American farmers would be forced to get prescriptions for livestock antibiotics under a plan developed in Denmark and promoted by infectious disease doctors to stem a rising tide of drug-resistant infections in people.
Resistant infections cost the U.S. more than $20 billion annually, according to a 2009 study in the journal Clinical Infectious Diseases. By following a method used in Denmark that tracks data on livestock antibiotics, the U.S. may thwart resistance, said Lindsay Grayson, chief of the Interscience Conference on Antimicrobial Agents and Chemotherapy.
“My main advice for the U.S. is that all antibiotics used on animals should be given only with a prescription,” said Henrik Caspar Wegener, the director of the National Food Institute in Denmark. “That’s not the case at the moment. Antibiotics are medicines. They should be prescribed by someone educated to make that decision.”

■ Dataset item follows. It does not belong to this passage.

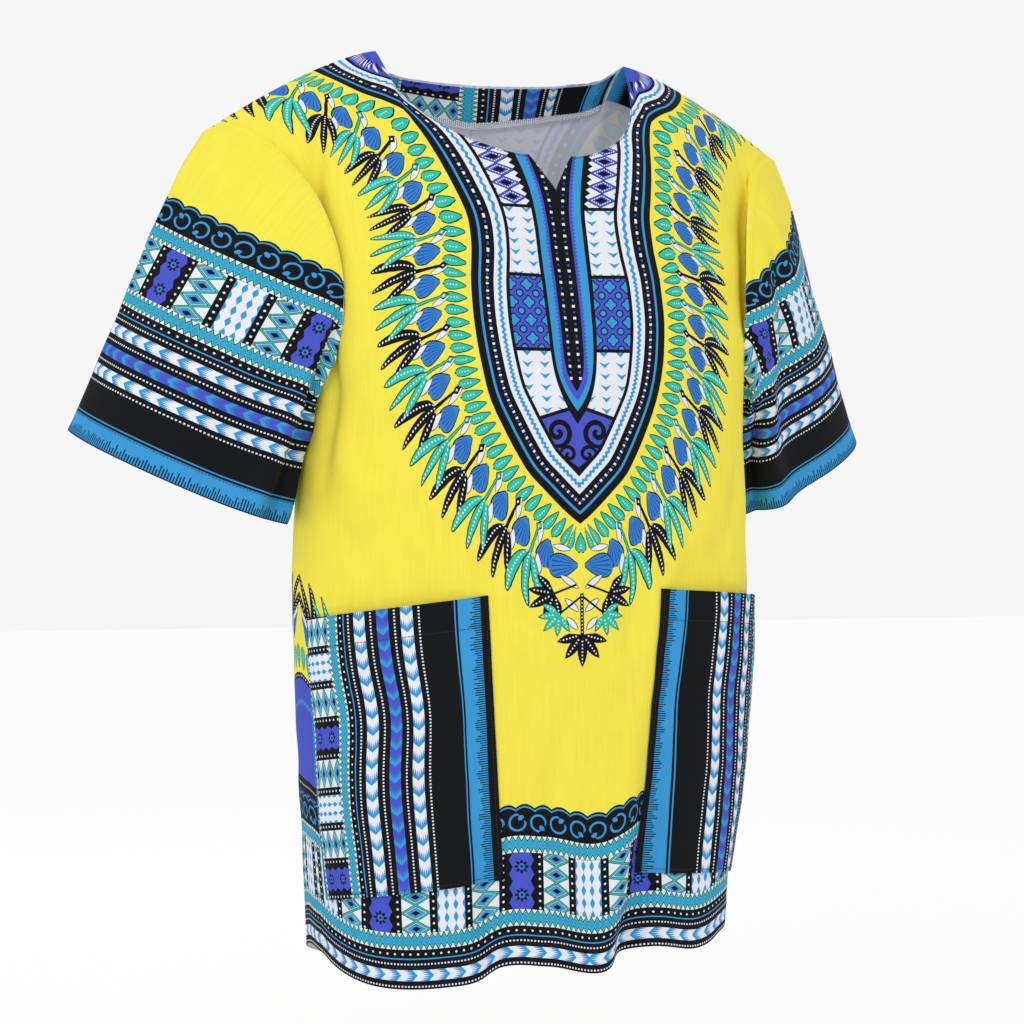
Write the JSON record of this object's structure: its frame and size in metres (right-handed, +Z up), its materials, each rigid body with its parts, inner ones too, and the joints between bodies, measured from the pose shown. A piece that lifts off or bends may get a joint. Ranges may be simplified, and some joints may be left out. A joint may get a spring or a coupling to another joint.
{
  "type": "dashiki shirt",
  "caption": "Loose pullover shirt with wide short sleeves, a round notched neck and patch pockets, hollow and shaped as worn, with a printed yoke and border bands.",
  "frame": {"origin": "midway between the two neck points, where the wearer's shoulders carry the shirt", "axes": "+Z up, the shirt's front faces -Y, and +X points to the wearer's left"},
  "size_m": [0.7442, 0.2693, 0.7846],
  "materials": {
    "body_cotton": "matt plain-weave cotton, yellow with a printed yoke and border",
    "sleeve_cotton": "matt plain-weave cotton, yellow with a wide blue and black printed border",
    "pocket_cotton": "matt plain-weave cotton with a blue and black striped border print",
    "facing_cotton": "matt plain-weave cotton with the striped border print, serged lower edge"
  },
  "bodies": {
    "root": {"front": "body_cotton", "back": "body_cotton", "sleeve_right": "sleeve_cotton", "sleeve_left": "sleeve_cotton", "pocket_right": "pocket_cotton", "pocket_left": "pocket_cotton", "neck_facing": "facing_cotton"}
  },
  "joints": []
}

Wegener spoke yesterday during a panel session at the conference in Chicago. Though the data is rough, the U.S. uses about six times more antibiotics than Denmark to produce about 2.2 pounds of meat, Wegener said in his presentation.
While Liz Wagstrom, chief veterinarian at the National Pork Producers Council, echoed the call for more surveillance, she said requiring prescriptions would be more difficult here than in Denmark, a country that’s smaller than the state of Iowa. The U.S.’s larger size and less homogeneous population make tracking efforts more complex, she said.